**THE PROBLEM**
Copy every line of the material below word for word.

**Scripts that build objects**
________________________
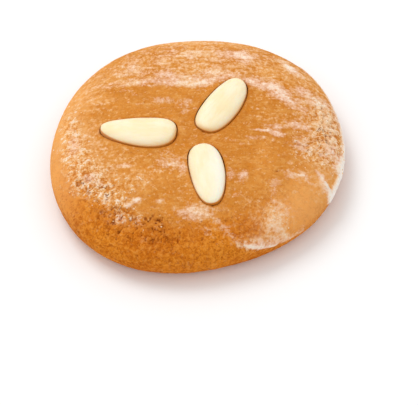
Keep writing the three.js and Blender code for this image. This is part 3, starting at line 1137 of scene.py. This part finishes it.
studio = {
    "cameraDistance": 0.6,
    "cameraElevation": 50,
    "aim": (0.00355, -0.0143, 0),
    "sensorWidth": 36,
    "pixelsAcross": 418,
    "pixelsPerMm": 3.3056,
    "world": 0.86,
    "keyPlace": (-0.35, 0.35, 0.8),
    "keySide": 0.5,
    "keyWatts": 3.0,
    "floor": (0.95, 0.95, 0.95, 1),
    "floorReach": 1500,
    "floorDrop": 0.02,  # just under the base, so that the two faces don't coincide
}


def makeCamera():
    elevation = math.radians(studio["cameraElevation"])
    cameraData = bpy.data.cameras.new("camera")
    camera = newObject("camera", cameraData)
    camera.location = Vector((0, -math.cos(elevation), math.sin(elevation))) * studio["cameraDistance"]
    gaze = Vector(studio["aim"]) - camera.location
    camera.rotation_euler = gaze.to_track_quat("-Z", "Y").to_euler()
    frameWidth = studio["pixelsAcross"] / studio["pixelsPerMm"] * mm
    cameraData.sensor_width = studio["sensorWidth"]
    cameraData.lens = cameraData.sensor_width * studio["cameraDistance"] / frameWidth
    bpy.context.scene.camera = camera


def makeFloor():
    material, tree, shader = newMaterial("paleFloor")
    setInputs(tree, shader, {"Base Color": studio["floor"], "Roughness": 0.9})
    reach, below = studio["floorReach"], -studio["floorDrop"]
    corners = [(x * reach, y * reach, below) for x, y in ((-1, -1), (1, -1), (1, 1), (-1, 1))]
    floor = newObject("floor", newMesh("floor", corners, [(0, 1, 2, 3)]))
    floor.data.materials.append(material)


def makeLight():
    world = bpy.data.worlds.new("studio")
    bpy.context.scene.world = world
    world.use_nodes = True
    background = world.node_tree.nodes["Background"]
    setInputs(world.node_tree, background, {"Color": (1, 1, 1, 1), "Strength": studio["world"]})
    data = bpy.data.lights.new("key", "AREA")
    data.size, data.energy = studio["keySide"], studio["keyWatts"]
    light = newObject("key", data)
    light.location = studio["keyPlace"]
    light.rotation_euler = (-Vector(studio["keyPlace"])).to_track_quat("-Z", "Y").to_euler()
    bpy.context.scene.view_settings.view_transform = "Standard"


makeCamera()
makeFloor()
makeLight()
print("studio set")
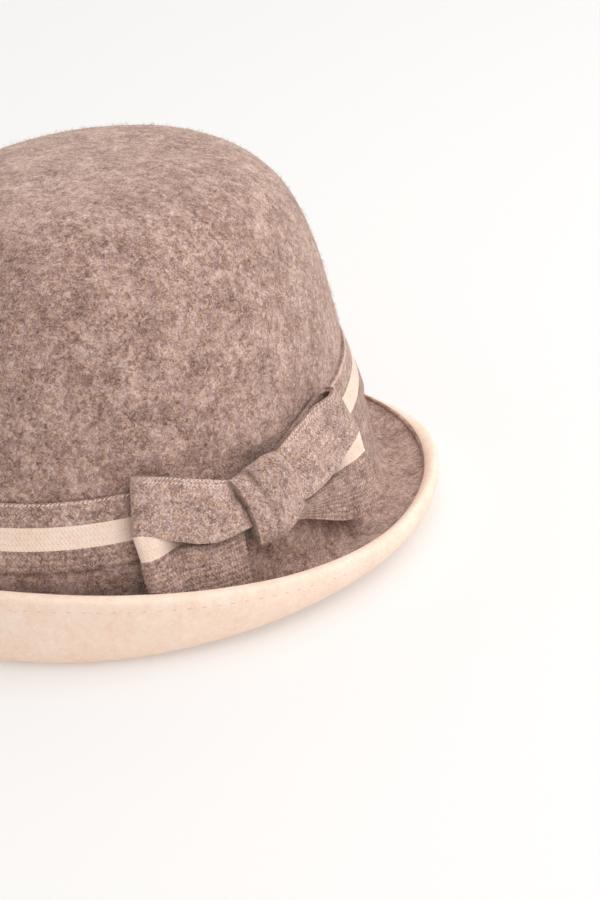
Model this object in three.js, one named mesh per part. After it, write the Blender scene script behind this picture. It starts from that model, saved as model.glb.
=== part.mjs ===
// Cloche hat of felted wool: a round crown, a rolled brim with a pale facing, a striped knitted band
// and a flat bow of wide striped ribbon on the wearer's left.
// Millimetres, +Z up. The front of the hat looks along -Y and the wearer's left is +X.
// The origin lies on the table, under the middle of the brim's outline.

import * as THREE from "three";
import { mergeVertices } from "three/addons/utils/BufferGeometryUtils.js";

// Cloth
const feltThickness = 3;
const facingThickness = 2.8;
const clothGap = 0.3;

// Crown, measured outside at the upper edge of the band
const crownHeight = 153;
const headLength = 209;
const headWidth = 184;
const crownShoulder = 2.78;
const crownRoundness = 3.25;
const crownTaper = 0.16;

// Band. It flares and leans forward with the wall. Its edges are broken by the corner, and the felt
// comes back out to the crown's surface one ledge above it and half a ledge below it.
const bandTopHeight = 63.4;
const bandDrop = 23.2;
const bandFlareLength = 9.2;
const bandFlareWidth = 5.8;
const bandForwardTilt = 8.6;
const bandThickness = 1.8;
const bandProud = 0.4;
const bandCorner = 0.5;
const feltLedge = 1.8;

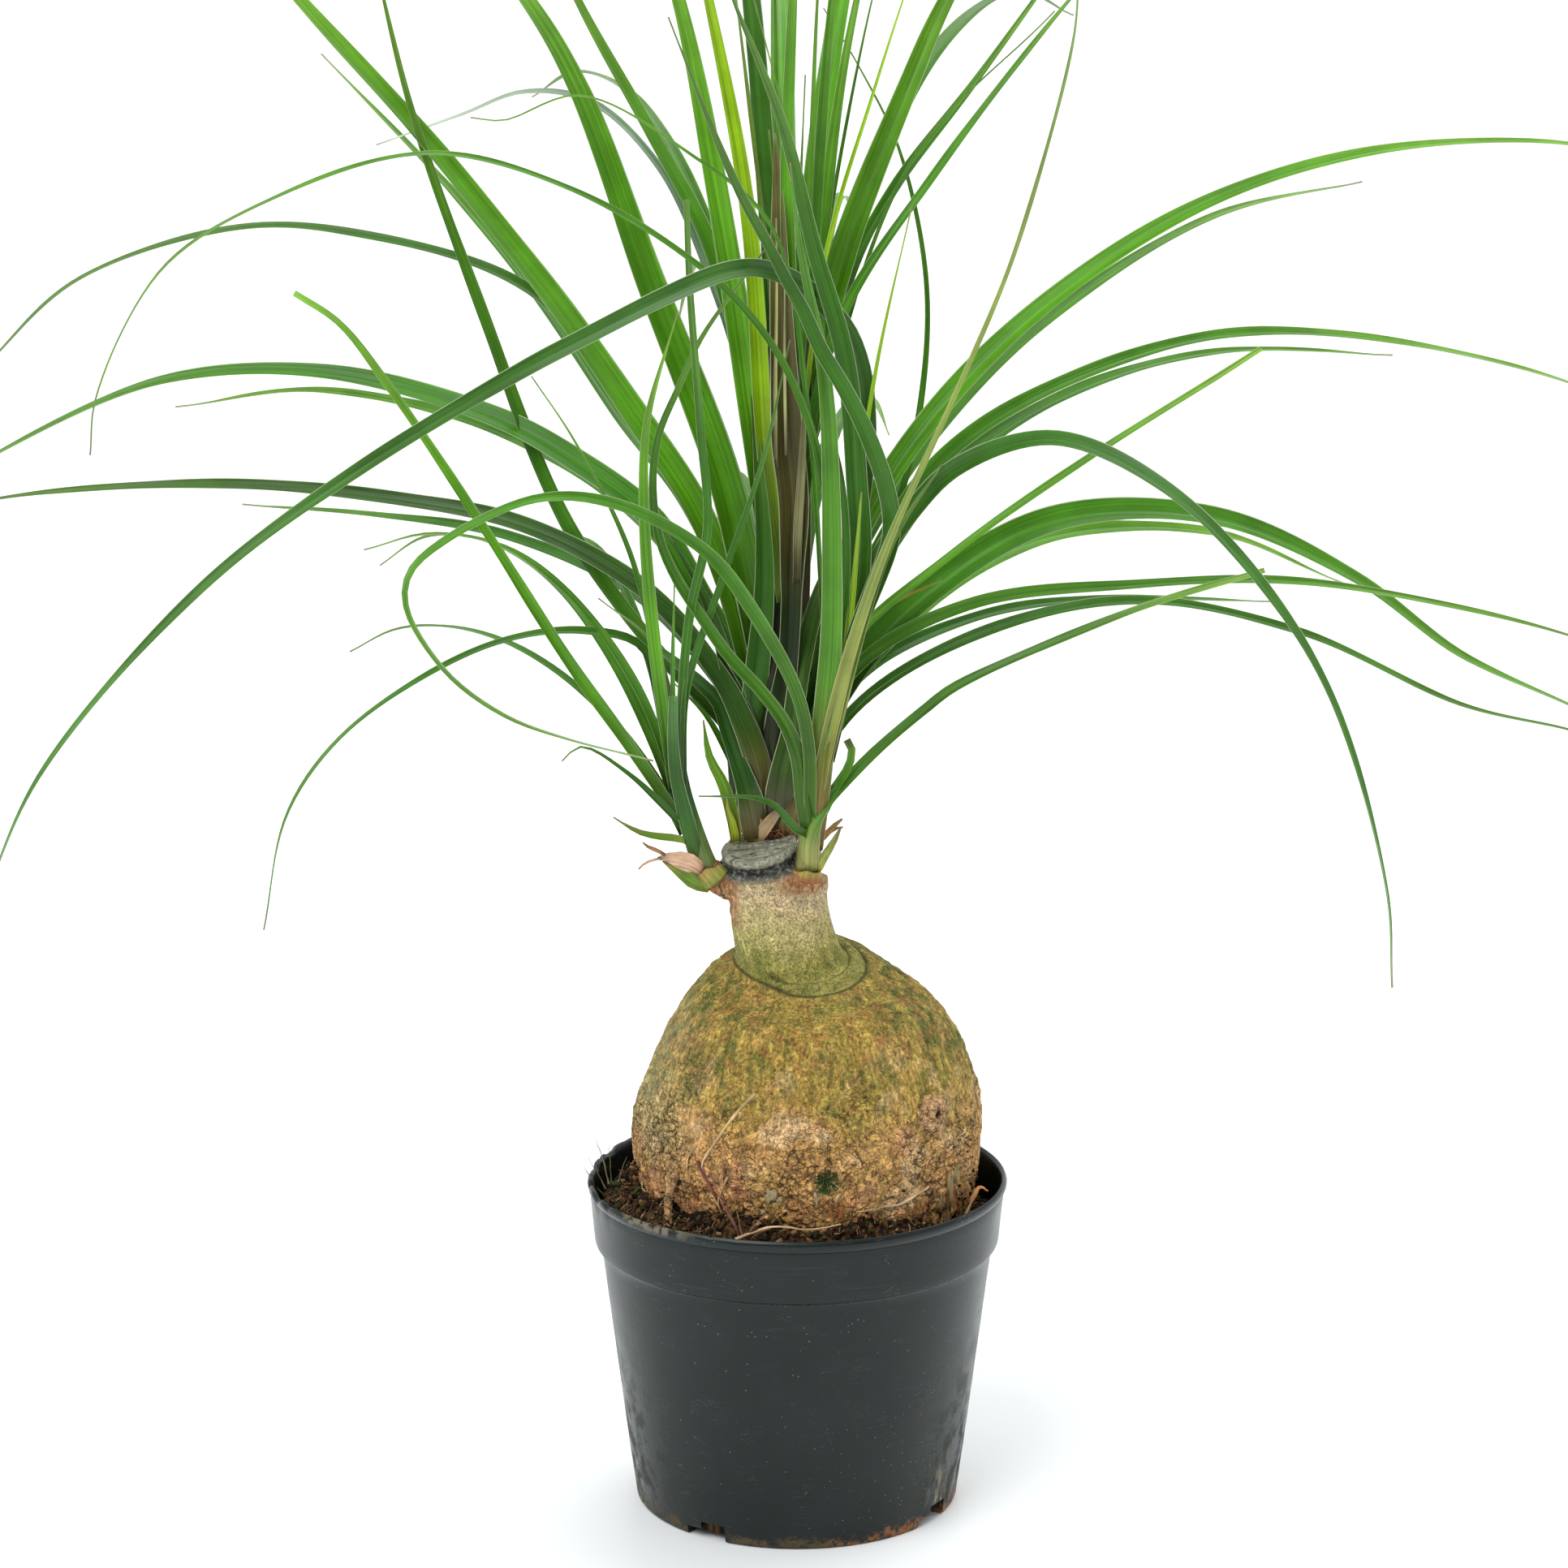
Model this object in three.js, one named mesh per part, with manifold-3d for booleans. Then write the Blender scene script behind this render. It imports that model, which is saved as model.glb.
________________________
**OUTPUT**
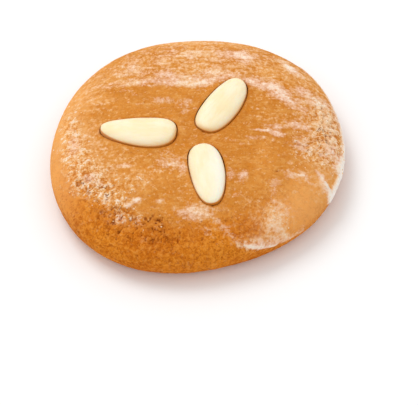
Keep writing the three.js and Blender code for this image. This is part 3, starting at line 1137 of scene.py. This part finishes it.
studio = {
    "cameraDistance": 0.6,
    "cameraElevation": 50,
    "aim": (0.00355, -0.0143, 0),
    "sensorWidth": 36,
    "pixelsAcross": 418,
    "pixelsPerMm": 3.3056,
    "world": 0.86,
    "keyPlace": (-0.35, 0.35, 0.8),
    "keySide": 0.5,
    "keyWatts": 3.0,
    "floor": (0.95, 0.95, 0.95, 1),
    "floorReach": 1500,
    "floorDrop": 0.02,  # just under the base, so that the two faces don't coincide
}


def makeCamera():
    elevation = math.radians(studio["cameraElevation"])
    cameraData = bpy.data.cameras.new("camera")
    camera = newObject("camera", cameraData)
    camera.location = Vector((0, -math.cos(elevation), math.sin(elevation))) * studio["cameraDistance"]
    gaze = Vector(studio["aim"]) - camera.location
    camera.rotation_euler = gaze.to_track_quat("-Z", "Y").to_euler()
    frameWidth = studio["pixelsAcross"] / studio["pixelsPerMm"] * mm
    cameraData.sensor_width = studio["sensorWidth"]
    cameraData.lens = cameraData.sensor_width * studio["cameraDistance"] / frameWidth
    bpy.context.scene.camera = camera


def makeFloor():
    material, tree, shader = newMaterial("paleFloor")
    setInputs(tree, shader, {"Base Color": studio["floor"], "Roughness": 0.9})
    reach, below = studio["floorReach"], -studio["floorDrop"]
    corners = [(x * reach, y * reach, below) for x, y in ((-1, -1), (1, -1), (1, 1), (-1, 1))]
    floor = newObject("floor", newMesh("floor", corners, [(0, 1, 2, 3)]))
    floor.data.materials.append(material)


def makeLight():
    world = bpy.data.worlds.new("studio")
    bpy.context.scene.world = world
    world.use_nodes = True
    background = world.node_tree.nodes["Background"]
    setInputs(world.node_tree, background, {"Color": (1, 1, 1, 1), "Strength": studio["world"]})
    data = bpy.data.lights.new("key", "AREA")
    data.size, data.energy = studio["keySide"], studio["keyWatts"]
    light = newObject("key", data)
    light.location = studio["keyPlace"]
    light.rotation_euler = (-Vector(studio["keyPlace"])).to_track_quat("-Z", "Y").to_euler()
    bpy.context.scene.view_settings.view_transform = "Standard"


makeCamera()
makeFloor()
makeLight()
print("studio set")
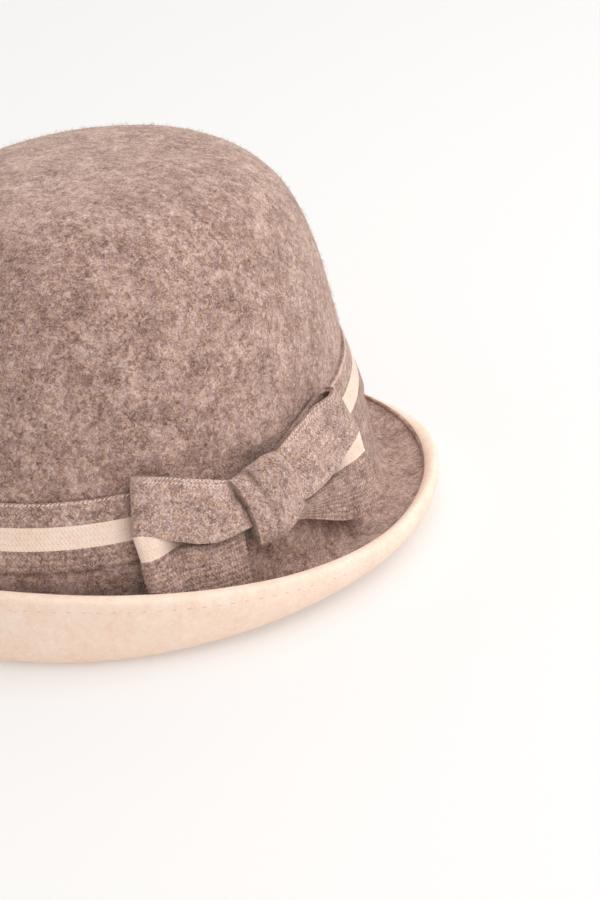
Model this object in three.js, one named mesh per part. After it, write the Blender scene script behind this picture. It starts from that model, saved as model.glb.
=== part.mjs ===
// Cloche hat of felted wool: a round crown, a rolled brim with a pale facing, a striped knitted band
// and a flat bow of wide striped ribbon on the wearer's left.
// Millimetres, +Z up. The front of the hat looks along -Y and the wearer's left is +X.
// The origin lies on the table, under the middle of the brim's outline.

import * as THREE from "three";
import { mergeVertices } from "three/addons/utils/BufferGeometryUtils.js";

// Cloth
const feltThickness = 3;
const facingThickness = 2.8;
const clothGap = 0.3;

// Crown, measured outside at the upper edge of the band
const crownHeight = 153;
const headLength = 209;
const headWidth = 184;
const crownShoulder = 2.78;
const crownRoundness = 3.25;
const crownTaper = 0.16;

// Band. It flares and leans forward with the wall. Its edges are broken by the corner, and the felt
// comes back out to the crown's surface one ledge above it and half a ledge below it.
const bandTopHeight = 63.4;
const bandDrop = 23.2;
const bandFlareLength = 9.2;
const bandFlareWidth = 5.8;
const bandForwardTilt = 8.6;
const bandThickness = 1.8;
const bandProud = 0.4;
const bandCorner = 0.5;
const feltLedge = 1.8;

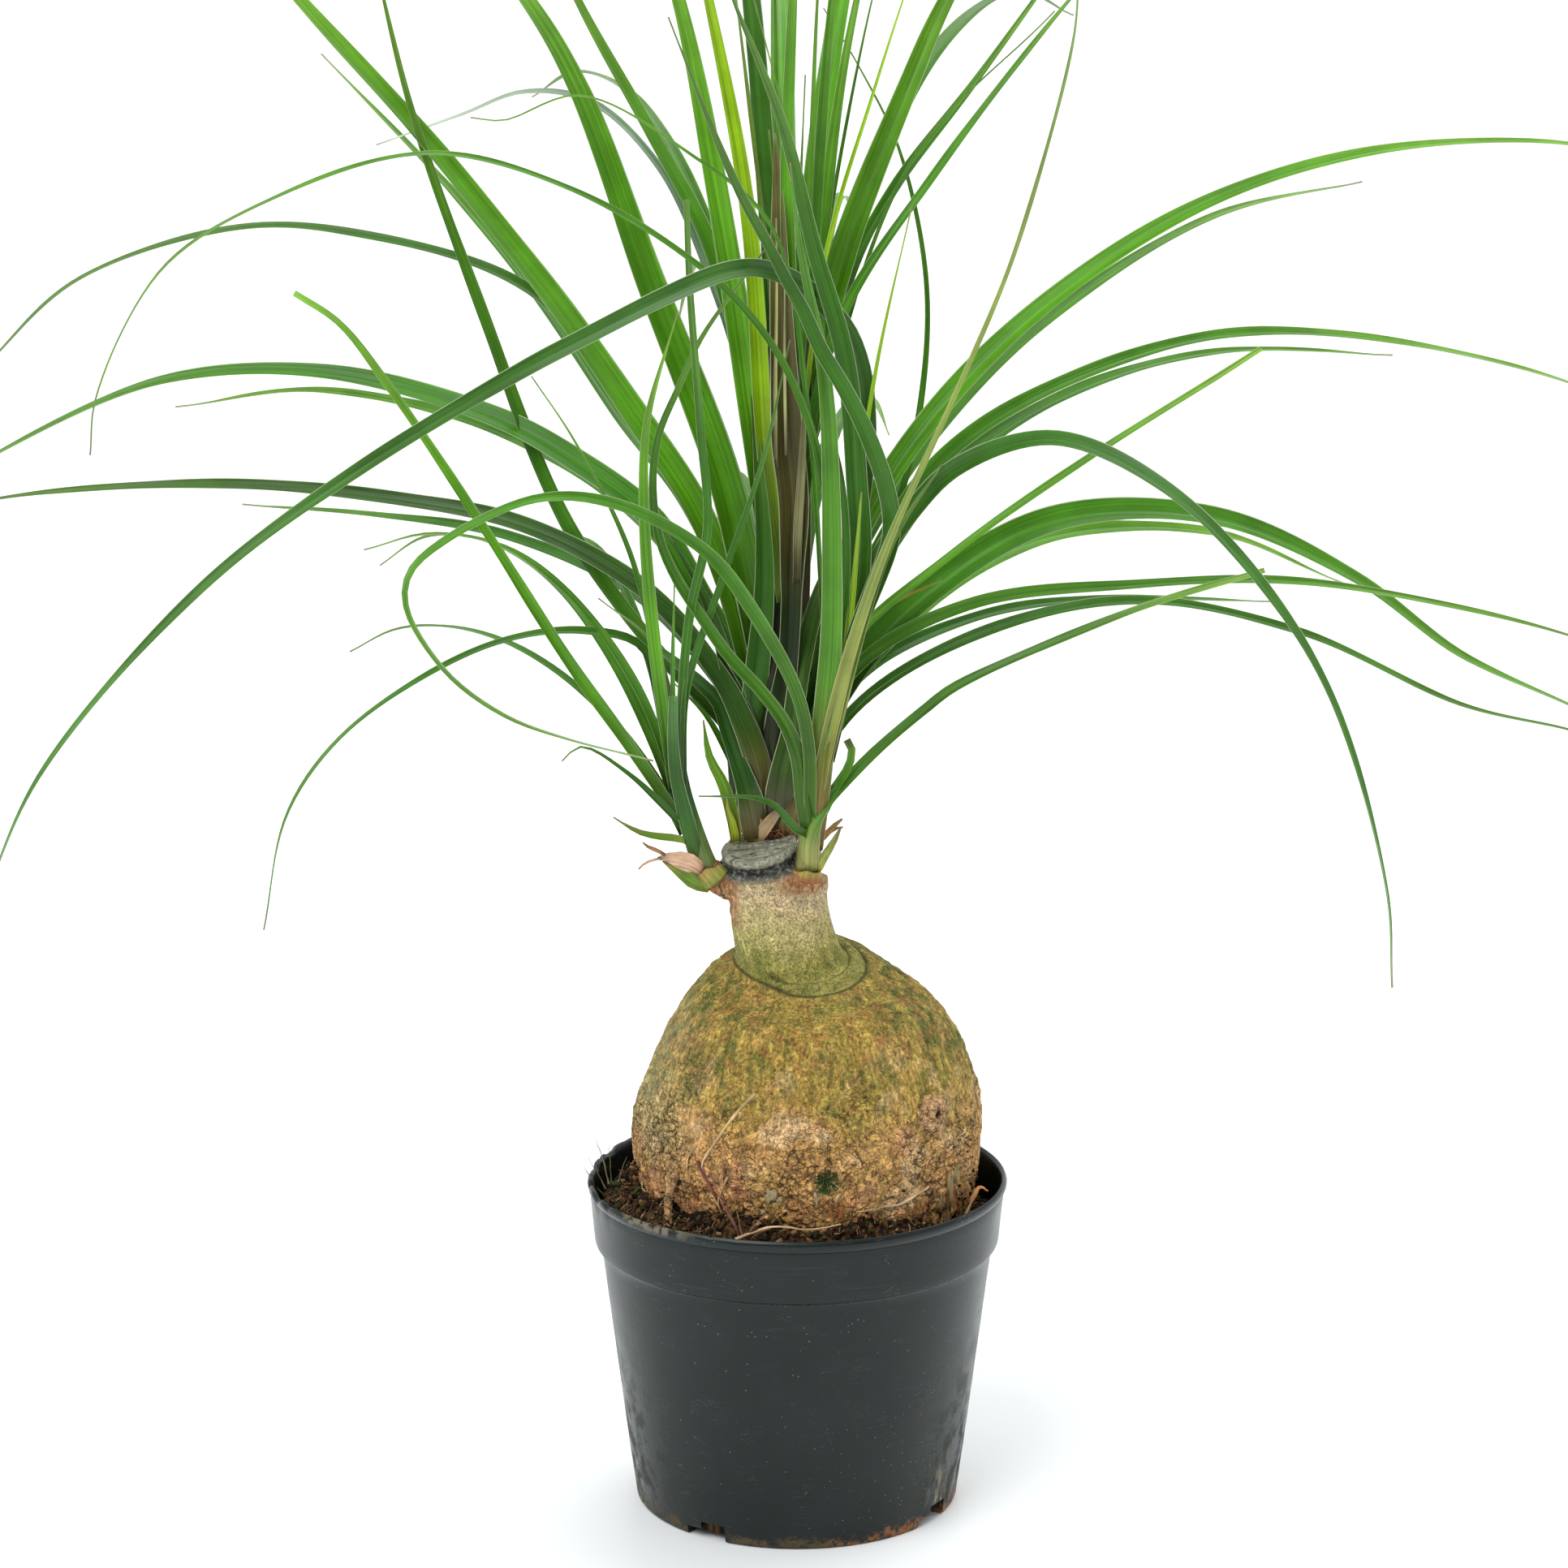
Model this object in three.js, one named mesh per part, with manifold-3d for booleans. Then write the Blender scene script behind this render. It imports that model, which is saved as model.glb.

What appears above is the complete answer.